Amina Abdallah Araf (nella foto a sinistra), la presunta insegnante di inglese di 36 anni, lesbica, siriano-americana ed anti-baathista, che avvrebbe partecipato alle proteste contro Bashir al-Assad, curatrice del blog Gay Girl in Damascus è diventata l'ennesimo simbolo virtuale per l'ennesima possibile guerra reale. Sul blog della presunta Amina, A Gay Girl in Damascus, appariva, due giorni fa il post di una persona che si firma sua cugina, che afferma che la ragazza era finita nelle prigioni del regime siriano. 10000 vitual-fan ne chiedono la liberazione da un presunto arresto da parte dell'orco del momento. La Siria baathista. Eppure, nonostante le migliaia di supporters, nessuno di costoro sembra averla mai incontrara di persona.
Ma allora Amina Abdallah Araf esiste davvero? Le ricerche per contattare un parente o un amico di Amina sono miseramente fallite. Andy Carvin di NPR, una radio americana, la sta cercando freneticamente chiedendo ai suoi contatti su Twitter (quasi 50 mila) se per caso qualcuno l'avesse mai conosciuta di persona senza, finora, ottenere un solo sì. Ha contattato tutti i giornali e le TV, dal Times, alla BBC, dalla C(IA)NN al Guardian, da al-Jazeera (immancabile!) al Global Winnipeg, che hanno ottenuto un’intervista da Amina, finendo per scoprire che ogni intervista è sempre stata fatta via mail. Le foto a lei attribuite sono quelle di una anglo-croata, per giunta eterosessuale.

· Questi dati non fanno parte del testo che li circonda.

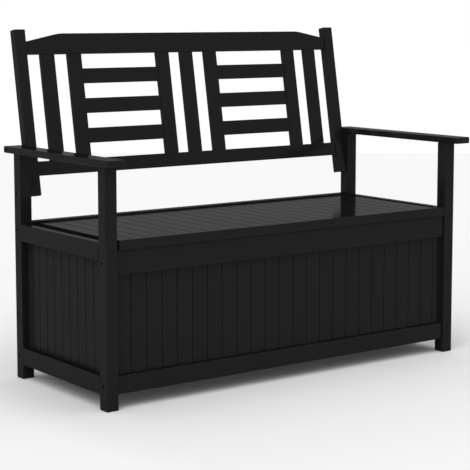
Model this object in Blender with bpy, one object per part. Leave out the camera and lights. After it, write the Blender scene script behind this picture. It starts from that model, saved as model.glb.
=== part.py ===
"""Garden storage bench: two side frames bolted to panelled rails, a tilted slatted back and a hinged lid.

Lengths are metres. Inside the model x runs from the left posts' outer face to the right, y from the front
posts' front face to the back, and z up from the ground. The whole bench hangs from one empty, which puts the
middle of its footprint at the world's origin.
"""

import math

import bmesh
import bpy
from mathutils import Vector

# Frame sizes
BENCH_WIDTH = 1.139
BENCH_DEPTH = 0.450
POST_SIDE = 0.033
SEAT_HEIGHT = 0.4124
ARM_TOP_HEIGHT = 0.608
BOARD_STOCK = 0.020
FIT_GAP = 0.0003
POST_ARRIS = 0.0015
RAIL_ARRIS = 0.0012

# Armrests
ARM_THICKNESS = 0.017
ARM_FRONT_OVERHANG = 0.041
ARM_STILE_COVER = 0.0015
ARM_OUTER_OVERHANG = 0.0185
ARM_CORNER_RADIUS = 0.004
ARM_ARRIS = 0.0018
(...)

Insomma, nessuno che l’abbia conosciuta di persona si è finora fatto vivo. Inoltre, Il blog The Led scopre che la canadese Sandra Bagaria, che si presenta quale sua fidanzata virtual-platonica, in realtà non l'ha mai vista, avendo invece comunicato con lei solo via mail, uno scambio di oltre 500 email senza neppure ricorrere alla comodità di un instant messenger come Skype.
“Qualcuno ha mai incontrato Amina (gay girl in Damascus) di persona? Se sì, per favore contattatemi”, così supplica Andy Carvin, “E’ veramente strano”, dice “che nessuno l’abbia mai vista”. “La famiglia della ragazza è incontattabile; per ora il suo blog rimane l’unica fonte di notizie ad affermare che la blogger sia stata arrestata e sia tuttora detenuta, ma di fatto non c’è certezza”. Avverte il New York Times, “i lettori dovrebbero iniziare a stare in guardia. Intanto il lavoro di Carvin continua senza tregua. Un’altra fonte che ha lavorato con Amina online afferma di aver tracciato un suo indirizzo IP fino in Siria, e poi in Scozia. Ma non può confermarlo. (…) Una fonte mi ha detto che i due avrebbero usato la chat di Skype. Ma potrebbe essere stato anche un altro programma.
A questo punto spunta la croata Jelena Lecic, dipendente del Royal college di Fisica di Londra che ha commentato: «...vorrei chiarire che non ho nulla a che fare con lei (Amina Araf) nonostante siano le mie foto quelle che circolano in relazione all’intera vicenda».
Mentre sul Web continua la mobilitazione per Amina, tralasciando le insinuazioni di alcuni media e mantenendo le foto di Lecic con la didascalia che recitano che è Amina Arraf, online compaiono decine di messaggi che chiedono «libertà» per Amina e oviamente condannano l’operato (mai fatto) del governo siriano, con tanto di petizione online per raccogliere firme per la sua liberazione, magari virtuale, come tutto il resto, Carvin ha scoperto anche un blog risalente al 2006-2007 nel quale Amina, o chi per lei, sosteneva di voler mescolare dettagli intimi sulla sua vita quotidiana e fiction. Amina Abdallah Arraf si dimostra più romanzo che cronaca.
Anche a Roma, i soliti mercenari del Pentagono: i radicali italiani, l'Arcigay e l'Agedo, non hanno perso tempo ad organizzare un sit-in davanti l'ambasciata siriana per denunciare il 'crimine virtuale' del regime siriano.